Studio album by RuPaul
- Released: February 24, 2009
- Recorded: 2008–2009
- Genres: Dance; R&B;
- Length: 47:12
- Label: RuCo Inc.
- Producer: Lucian Piane

RuPaul chronology
| Red Hot (2004) | Champion (2009) | Glamazon (2011) |

Singles from Champion
- "Cover Girl" Released: February 3, 2009; "Jealous of My Boogie" Released: June 16, 2009; "Devil Made Me Do It" Released: December 2009; "Tranny Chaser" Released: December 2009;

= Champion (RuPaul album) =

Champion is the fifth studio album from singer and drag queen RuPaul. It was released on February 24, 2009. The album is a mix of dance, electro pop, R&B, and hip-hop. The album failed to reach the Billboard 200, however, it managed to peak at number 12 on the Billboard Dance/Electronic Albums as well as number 26 on the Billboard Top Heatseekers chart.

==Background==
On January 5, 2009, RuPaul released the world premiere of the album's first single "Cover Girl" on his MySpace profile and his blog. It was premiered as a promotional video which included footage from RuPaul's Drag Race. The single was later available as a download on February 11, 2009, or as a CD directly from RuPaul's webpage (released in the "RuCo, Inc." imprint RuPaul founded for his last 3 albums.)

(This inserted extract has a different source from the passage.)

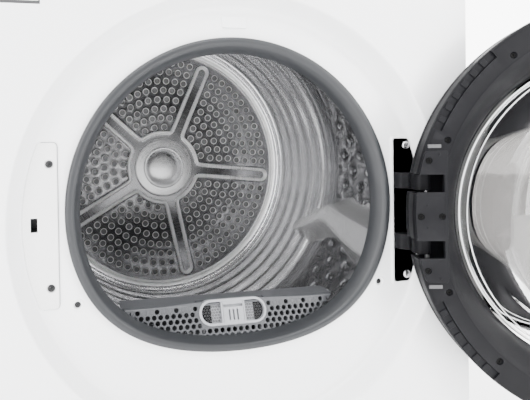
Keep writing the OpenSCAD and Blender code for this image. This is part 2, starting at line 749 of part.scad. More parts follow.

It was recorded in the bedroom of record producer Lucian Piane's home, with the closet serving as the vocal booth. Work on the album was complete by February 10, 2009, and the album was released February 24, 2009. After receiving an initial release online, the album is now available on the physical CD format from RuPaul's website and other major on-line retailers.

March 17 the video of the second single Jealous of My Boogie was released.

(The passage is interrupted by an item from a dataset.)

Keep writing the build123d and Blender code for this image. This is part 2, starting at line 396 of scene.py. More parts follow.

December 2009 music videos for "Tranny Chaser" & "Devil Made Me Do It" were released in arrival of Season 2 of "RuPaul's Drag Race".

According to RuPaul, "The theme of this album is stepping up to your throne, owning your power, and saying goodbye to playing small. There has been a shift in consciousness socially, politically and spiritually. The time has come for you to be [a]... Champion".

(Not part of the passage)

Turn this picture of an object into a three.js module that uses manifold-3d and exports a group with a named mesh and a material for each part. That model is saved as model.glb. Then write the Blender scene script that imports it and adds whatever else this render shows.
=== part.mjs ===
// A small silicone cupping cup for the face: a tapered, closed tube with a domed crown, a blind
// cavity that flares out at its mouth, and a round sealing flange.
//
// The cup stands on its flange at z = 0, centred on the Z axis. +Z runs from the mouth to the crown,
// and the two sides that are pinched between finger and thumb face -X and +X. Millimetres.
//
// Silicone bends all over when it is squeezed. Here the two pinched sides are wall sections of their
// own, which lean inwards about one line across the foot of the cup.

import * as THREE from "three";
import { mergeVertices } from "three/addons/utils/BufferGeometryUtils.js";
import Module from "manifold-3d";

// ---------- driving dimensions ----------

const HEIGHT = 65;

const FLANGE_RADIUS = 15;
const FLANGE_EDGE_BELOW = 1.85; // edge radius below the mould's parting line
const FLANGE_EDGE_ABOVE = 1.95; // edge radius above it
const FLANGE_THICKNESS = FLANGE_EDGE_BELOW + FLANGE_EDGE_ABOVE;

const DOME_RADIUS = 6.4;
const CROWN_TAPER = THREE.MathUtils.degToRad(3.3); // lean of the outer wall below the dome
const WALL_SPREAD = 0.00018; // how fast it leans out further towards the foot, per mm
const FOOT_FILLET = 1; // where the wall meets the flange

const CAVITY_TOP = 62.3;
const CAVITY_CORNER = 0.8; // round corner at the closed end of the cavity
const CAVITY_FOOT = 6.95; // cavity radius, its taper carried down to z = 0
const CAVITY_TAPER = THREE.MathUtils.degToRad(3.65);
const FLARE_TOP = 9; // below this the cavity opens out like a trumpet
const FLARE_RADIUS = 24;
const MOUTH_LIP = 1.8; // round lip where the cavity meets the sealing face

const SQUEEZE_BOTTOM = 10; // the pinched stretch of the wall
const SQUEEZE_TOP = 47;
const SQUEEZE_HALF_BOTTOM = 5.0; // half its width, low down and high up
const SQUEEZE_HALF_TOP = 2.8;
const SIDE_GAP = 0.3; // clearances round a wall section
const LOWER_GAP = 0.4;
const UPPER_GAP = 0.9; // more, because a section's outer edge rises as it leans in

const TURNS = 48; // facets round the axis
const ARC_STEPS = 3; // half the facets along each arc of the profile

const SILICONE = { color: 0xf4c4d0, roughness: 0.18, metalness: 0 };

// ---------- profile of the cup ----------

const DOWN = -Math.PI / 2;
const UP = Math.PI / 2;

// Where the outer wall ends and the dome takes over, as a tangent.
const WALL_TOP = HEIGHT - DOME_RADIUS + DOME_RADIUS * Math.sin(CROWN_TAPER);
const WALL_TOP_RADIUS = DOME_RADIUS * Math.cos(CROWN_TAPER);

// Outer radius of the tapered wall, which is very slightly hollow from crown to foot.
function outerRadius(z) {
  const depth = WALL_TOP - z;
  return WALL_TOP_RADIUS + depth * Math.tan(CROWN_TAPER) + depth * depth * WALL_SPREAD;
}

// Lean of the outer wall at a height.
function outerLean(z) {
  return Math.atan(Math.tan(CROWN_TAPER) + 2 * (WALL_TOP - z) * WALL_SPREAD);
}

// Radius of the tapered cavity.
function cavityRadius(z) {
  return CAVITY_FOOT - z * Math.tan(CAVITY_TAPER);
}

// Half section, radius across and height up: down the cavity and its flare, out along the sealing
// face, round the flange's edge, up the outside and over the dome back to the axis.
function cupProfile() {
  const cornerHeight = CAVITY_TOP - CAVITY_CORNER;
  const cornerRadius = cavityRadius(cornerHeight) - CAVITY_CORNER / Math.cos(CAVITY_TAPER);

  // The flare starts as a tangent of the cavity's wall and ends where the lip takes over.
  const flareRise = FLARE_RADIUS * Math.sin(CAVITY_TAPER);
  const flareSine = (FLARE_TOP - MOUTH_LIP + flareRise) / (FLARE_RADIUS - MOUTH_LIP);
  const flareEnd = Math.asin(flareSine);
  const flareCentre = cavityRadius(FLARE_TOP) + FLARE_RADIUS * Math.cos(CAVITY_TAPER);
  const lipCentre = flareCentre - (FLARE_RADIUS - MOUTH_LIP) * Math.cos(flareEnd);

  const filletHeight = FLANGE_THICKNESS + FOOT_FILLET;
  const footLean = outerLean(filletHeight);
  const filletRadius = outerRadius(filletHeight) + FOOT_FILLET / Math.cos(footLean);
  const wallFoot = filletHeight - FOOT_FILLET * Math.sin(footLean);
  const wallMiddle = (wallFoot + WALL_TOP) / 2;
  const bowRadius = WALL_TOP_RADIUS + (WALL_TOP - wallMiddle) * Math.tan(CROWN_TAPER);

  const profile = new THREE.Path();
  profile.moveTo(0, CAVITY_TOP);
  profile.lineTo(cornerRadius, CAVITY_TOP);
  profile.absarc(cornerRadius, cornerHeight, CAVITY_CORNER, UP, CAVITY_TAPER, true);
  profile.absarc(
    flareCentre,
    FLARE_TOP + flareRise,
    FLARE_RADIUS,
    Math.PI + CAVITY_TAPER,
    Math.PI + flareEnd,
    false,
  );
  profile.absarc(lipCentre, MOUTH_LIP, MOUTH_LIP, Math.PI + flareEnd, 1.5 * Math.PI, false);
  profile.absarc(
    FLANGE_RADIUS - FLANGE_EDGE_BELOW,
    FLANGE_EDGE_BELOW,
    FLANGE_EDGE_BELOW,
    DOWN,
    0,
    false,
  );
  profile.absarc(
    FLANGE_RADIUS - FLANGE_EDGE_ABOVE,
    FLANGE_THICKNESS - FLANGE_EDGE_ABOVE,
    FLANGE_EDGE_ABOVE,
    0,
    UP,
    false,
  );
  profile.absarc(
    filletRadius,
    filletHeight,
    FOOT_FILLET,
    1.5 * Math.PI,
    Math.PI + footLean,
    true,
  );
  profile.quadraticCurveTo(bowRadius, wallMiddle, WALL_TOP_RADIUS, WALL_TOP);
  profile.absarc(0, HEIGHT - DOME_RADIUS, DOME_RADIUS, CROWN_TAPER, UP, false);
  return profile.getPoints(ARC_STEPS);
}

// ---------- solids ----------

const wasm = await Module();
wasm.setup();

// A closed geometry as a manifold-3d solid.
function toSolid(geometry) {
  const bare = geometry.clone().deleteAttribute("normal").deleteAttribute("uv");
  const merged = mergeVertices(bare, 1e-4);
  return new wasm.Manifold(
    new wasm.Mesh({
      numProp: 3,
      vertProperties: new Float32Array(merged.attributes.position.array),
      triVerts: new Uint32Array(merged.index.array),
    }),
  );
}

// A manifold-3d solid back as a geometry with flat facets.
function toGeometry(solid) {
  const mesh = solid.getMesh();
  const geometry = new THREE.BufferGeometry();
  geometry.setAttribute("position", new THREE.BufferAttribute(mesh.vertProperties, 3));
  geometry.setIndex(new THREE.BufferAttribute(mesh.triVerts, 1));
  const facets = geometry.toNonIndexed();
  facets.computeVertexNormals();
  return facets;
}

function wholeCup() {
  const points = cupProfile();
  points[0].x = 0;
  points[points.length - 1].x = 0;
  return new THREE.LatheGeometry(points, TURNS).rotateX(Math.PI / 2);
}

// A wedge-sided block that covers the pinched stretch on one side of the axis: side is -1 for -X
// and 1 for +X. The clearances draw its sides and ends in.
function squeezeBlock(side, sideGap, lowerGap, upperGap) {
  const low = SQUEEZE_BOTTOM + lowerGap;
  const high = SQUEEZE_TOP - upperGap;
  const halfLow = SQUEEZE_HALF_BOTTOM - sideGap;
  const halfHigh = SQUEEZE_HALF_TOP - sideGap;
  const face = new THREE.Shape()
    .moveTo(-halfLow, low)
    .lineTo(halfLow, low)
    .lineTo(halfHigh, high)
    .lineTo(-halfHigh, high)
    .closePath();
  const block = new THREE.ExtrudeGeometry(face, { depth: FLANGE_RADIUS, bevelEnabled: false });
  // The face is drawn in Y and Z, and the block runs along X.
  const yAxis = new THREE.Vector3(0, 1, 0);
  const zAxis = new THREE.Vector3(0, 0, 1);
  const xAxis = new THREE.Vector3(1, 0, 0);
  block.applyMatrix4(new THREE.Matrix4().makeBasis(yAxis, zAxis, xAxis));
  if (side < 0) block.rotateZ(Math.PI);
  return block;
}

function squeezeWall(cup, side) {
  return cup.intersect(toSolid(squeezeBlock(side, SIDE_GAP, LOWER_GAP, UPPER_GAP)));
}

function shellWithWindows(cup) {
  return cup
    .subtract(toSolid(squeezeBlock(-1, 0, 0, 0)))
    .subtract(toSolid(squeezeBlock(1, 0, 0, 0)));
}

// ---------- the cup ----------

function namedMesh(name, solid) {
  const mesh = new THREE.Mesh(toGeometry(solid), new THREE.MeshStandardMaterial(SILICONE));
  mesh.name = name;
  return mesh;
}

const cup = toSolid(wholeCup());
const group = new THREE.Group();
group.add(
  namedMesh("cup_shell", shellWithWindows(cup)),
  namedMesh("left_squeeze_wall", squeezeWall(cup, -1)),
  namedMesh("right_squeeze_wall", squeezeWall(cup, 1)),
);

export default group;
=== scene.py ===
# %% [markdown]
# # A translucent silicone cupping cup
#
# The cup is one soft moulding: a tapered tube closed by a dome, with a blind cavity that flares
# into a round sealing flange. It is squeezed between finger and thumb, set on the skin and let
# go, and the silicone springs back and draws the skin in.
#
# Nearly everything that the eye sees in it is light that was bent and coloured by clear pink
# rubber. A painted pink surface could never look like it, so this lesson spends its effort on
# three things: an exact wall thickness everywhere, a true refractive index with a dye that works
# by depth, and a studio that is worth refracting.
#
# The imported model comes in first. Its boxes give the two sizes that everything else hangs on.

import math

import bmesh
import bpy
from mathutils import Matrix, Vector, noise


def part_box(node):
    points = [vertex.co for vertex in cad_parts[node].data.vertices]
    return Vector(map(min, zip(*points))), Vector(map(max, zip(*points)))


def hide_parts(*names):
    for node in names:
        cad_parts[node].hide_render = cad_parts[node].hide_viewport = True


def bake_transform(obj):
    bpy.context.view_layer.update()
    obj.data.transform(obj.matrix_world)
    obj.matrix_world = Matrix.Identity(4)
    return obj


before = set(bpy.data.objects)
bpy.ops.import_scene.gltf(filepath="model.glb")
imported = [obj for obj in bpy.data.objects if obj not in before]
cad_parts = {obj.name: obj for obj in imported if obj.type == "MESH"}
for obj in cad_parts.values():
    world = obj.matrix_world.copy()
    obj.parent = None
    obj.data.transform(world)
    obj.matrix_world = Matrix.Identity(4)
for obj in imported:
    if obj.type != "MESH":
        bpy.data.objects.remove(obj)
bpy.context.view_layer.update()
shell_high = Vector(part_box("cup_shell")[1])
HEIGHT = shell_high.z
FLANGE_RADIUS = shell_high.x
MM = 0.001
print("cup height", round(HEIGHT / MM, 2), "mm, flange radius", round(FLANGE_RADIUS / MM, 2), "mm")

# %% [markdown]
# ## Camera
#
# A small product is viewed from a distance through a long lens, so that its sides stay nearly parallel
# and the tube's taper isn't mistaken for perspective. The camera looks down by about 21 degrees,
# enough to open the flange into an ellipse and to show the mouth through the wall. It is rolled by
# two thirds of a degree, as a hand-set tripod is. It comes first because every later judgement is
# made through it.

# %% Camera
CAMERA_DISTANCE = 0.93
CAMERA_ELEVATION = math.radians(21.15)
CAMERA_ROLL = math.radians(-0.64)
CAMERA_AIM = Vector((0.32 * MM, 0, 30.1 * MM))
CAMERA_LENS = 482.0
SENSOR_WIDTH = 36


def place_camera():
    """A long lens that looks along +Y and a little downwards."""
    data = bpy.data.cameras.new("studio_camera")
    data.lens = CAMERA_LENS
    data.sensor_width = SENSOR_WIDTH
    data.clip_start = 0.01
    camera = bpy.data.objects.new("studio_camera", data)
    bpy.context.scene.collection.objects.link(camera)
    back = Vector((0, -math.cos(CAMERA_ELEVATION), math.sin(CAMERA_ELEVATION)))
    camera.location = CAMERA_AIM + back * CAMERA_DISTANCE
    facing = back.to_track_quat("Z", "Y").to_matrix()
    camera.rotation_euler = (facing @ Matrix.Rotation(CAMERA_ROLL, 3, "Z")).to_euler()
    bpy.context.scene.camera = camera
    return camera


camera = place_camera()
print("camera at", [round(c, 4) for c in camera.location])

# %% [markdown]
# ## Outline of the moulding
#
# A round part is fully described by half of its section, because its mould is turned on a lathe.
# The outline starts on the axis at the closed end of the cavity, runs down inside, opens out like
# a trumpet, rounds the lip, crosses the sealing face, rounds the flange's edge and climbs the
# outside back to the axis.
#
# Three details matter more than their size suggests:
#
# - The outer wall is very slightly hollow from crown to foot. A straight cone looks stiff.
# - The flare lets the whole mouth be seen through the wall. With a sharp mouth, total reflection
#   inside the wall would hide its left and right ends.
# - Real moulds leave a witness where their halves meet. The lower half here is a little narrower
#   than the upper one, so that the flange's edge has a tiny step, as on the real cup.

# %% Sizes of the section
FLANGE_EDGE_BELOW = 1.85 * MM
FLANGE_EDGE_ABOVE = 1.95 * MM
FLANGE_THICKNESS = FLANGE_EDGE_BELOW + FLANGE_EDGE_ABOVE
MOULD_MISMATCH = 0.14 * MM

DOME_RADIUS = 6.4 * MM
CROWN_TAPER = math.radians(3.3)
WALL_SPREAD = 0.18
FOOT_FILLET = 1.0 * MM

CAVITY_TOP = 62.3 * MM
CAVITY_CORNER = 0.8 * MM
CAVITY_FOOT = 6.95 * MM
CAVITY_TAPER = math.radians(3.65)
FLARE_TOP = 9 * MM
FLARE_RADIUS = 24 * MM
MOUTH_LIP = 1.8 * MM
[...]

RuPaul has also said that the album is his best, adding, "I understand what the public wants from me - and I am letting these children have it!". To this end, the album is strongly directed to a gay audience (even more so than previous RuPaul albums). The song "Tranny Chaser", for instance, is a comedic hip-hop track about sexually curious heterosexual men who pursue casual sex with transgender women. In it RuPaul sings "Is some tranny chasers up in here? Welcome to my stratosphere! Make a move...what you gonna do? I ain't got no time for no lookie-loo, boo!"; and later, "Do you wanna fuck me? That don't make you gay!"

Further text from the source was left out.